Inventory No. 21126  – A Well Travelled Camera Case
Added by Cheryl Wolfe on 14/10/2008
This particular camera and kit belonged to T.E. Lawrence and was used while on his archaeological excavations. The camera was made by J.H Dallmeyer c. 1910 and is of a shallow box-form, front focusing, mahogany quarter plate hand held camera, with a rise and swing front lens panel. Alongside the camera there are a number of lenses in their small Morocco leather covered cases, a dark cloth and six dark plates; all of which are kept in the leather carrying case. This case is divided into two compartments, lined with green velvet and has brass lock and hinges. When the lid is opened, Lawrence’s address can be seen, inked onto the front of the leather.
The camera, lenses and dark plates are all in pretty good condition, however, it appears that the leather case has served its purpose well and has taken the brunt of the damage. The exterior is very worn, scuffed and abraded from use, and much of the stitching has failed particularly at the corners and along the carrying handle. There are a variety of marks on the surface of the leather including watermarks, spots of white paint and remnants of adhesive labels. The majority of the damage is along the hinged lid area along the top back edge of the case where the leather has split to approximately half the length of the hinge, and subsequently the interior textile. This lining is worn and has been considerably faded through light damage, particularly on inside of the lid. Sections of textile have become detached from the substrate and it has been torn along the length of the hinge (Figs.2 and 3).

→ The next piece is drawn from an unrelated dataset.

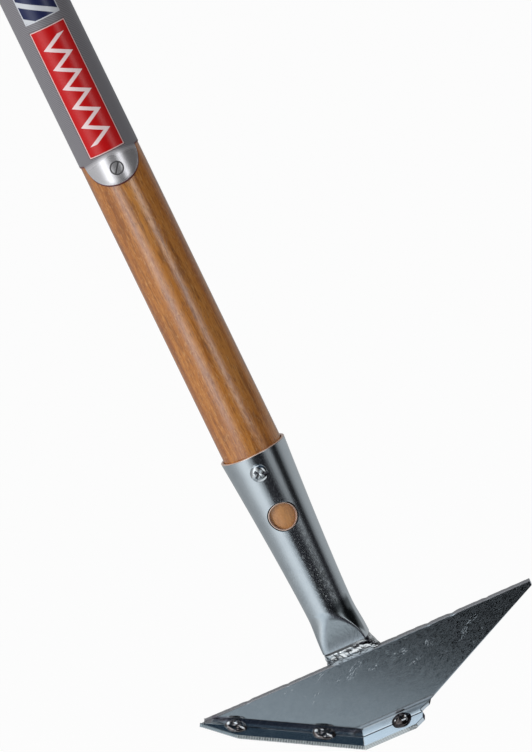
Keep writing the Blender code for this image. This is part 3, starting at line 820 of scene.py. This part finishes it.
class Nodes:
    """One node tree."""

    def __init__(self, tree):
        self.tree = tree

    def node(self, kind, values, **settings):
        """Adds a shader node, sets it up, then gives its sockets values or links."""
        node = self.tree.nodes.new("ShaderNode" + kind)
        for name, setting in settings.items():
            setattr(node, name, setting)
        for key, value in values.items():
            self.feed(node.inputs[key], value)
        return node

    def feed(self, socket, value):
        """Gives a socket a value, or a link where the value comes from a node."""
        value = value.socket if isinstance(value, Value) else value
        if isinstance(value, bpy.types.NodeSocket):
            self.tree.links.new(value, socket)
        else:
            socket.default_value = value

    def shown(self):
        """1 for the rays that the camera sends, straight, in gloss or through glass, else 0."""
        rays = self.node("LightPath", {})
        names = ("Is Camera Ray", "Is Glossy Ray", "Is Transmission Ray")
        straight, gloss, glass = (Value(self, rays.outputs[name]) for name in names)
        return straight.most(gloss).most(glass)

    def blended(self, amount, first, second):
        """From the first shader to the second by an amount."""
        values = {0: amount, 1: first.outputs[0], 2: second.outputs[0]}
        return self.node("MixShader", values)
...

Fig. 1 Object on receipt: view of the front.
Fig. 3 Showing split in the leather along the hinge.
Fig. 4 Showing loose debris inside the case and damage to the dividing board.
The one remaining, textile covered dividing board (forming the compartments inside the case) has come adrift from it’s attachment to the back of the case. This is due to a combination of stitch failing and the textile fibres tearing (Fig.4). There is a lot of lint and particulate dirt attached to the nap of the textile, especially to the base.
The front proper left corner of the lid is damaged and dermis fibres are being lost.
To begin with the interior of the case was vacuumed using a museum vacuum with miniature attachments and the hard to reach corners with a micro vacuum pump. Areas of lifting textile were then re-adhered back into position using wheat starch paste, and for the larger, curled up areas of textile; gentle humidification was undertaken to make this process much easier.
Due to the damage around the stitch holes on the leather handle, it was decided to adhere the two pieces of leather together using wheat starch paste instead of passing new stitch threads through the existing holes, as this could possibly cause more damage to the already vulnerable leather. This area was then held together using silicon release paper and strained paper clips, until the adhesive had cured.
Attention was then given to other areas where the stitching had failed. Although these areas are quite numerous it was decided to only re-stitch the two areas where further damage could be prevented. These areas were as follows: the section of stitching that had failed, on the upper right corner of the back of the case (viewing the case from the back) was secured using a natural linen thread, in the upper four holes. And the compartmentalising board was secured into position using 100% cotton thread (Fig.5).
After these repairs had been carried out satisfactorily, attention was then given to the long split along the hinge to the lid. It was decided to implement this repair using a Japanese Mulberry tissue. First the interlining board in the lid, which is lifting along this tear in the hinge, was adhered back into place then the repair tissue was then inserted behind the lifting textile lining and the inner side of the leather or board interlining, and adhered into place using the wheat starch paste. Sections were weighted with a small bag of lead shot until the wheat starch paste had dried (Figs. 6 and 7). A secondary layer of the repair tissue was applied to the last 5½ of the split to strengthen this further. It was then pigmented with gouache pigments to tone down the whiteness of the tissue repair.
Fig. 5 Showing the re-attached dividing board.
Fig. 6 Tissue repair to split in leather prior to pigmentation.
Fig. 7 Tissue repair to the split inserted behind the textile.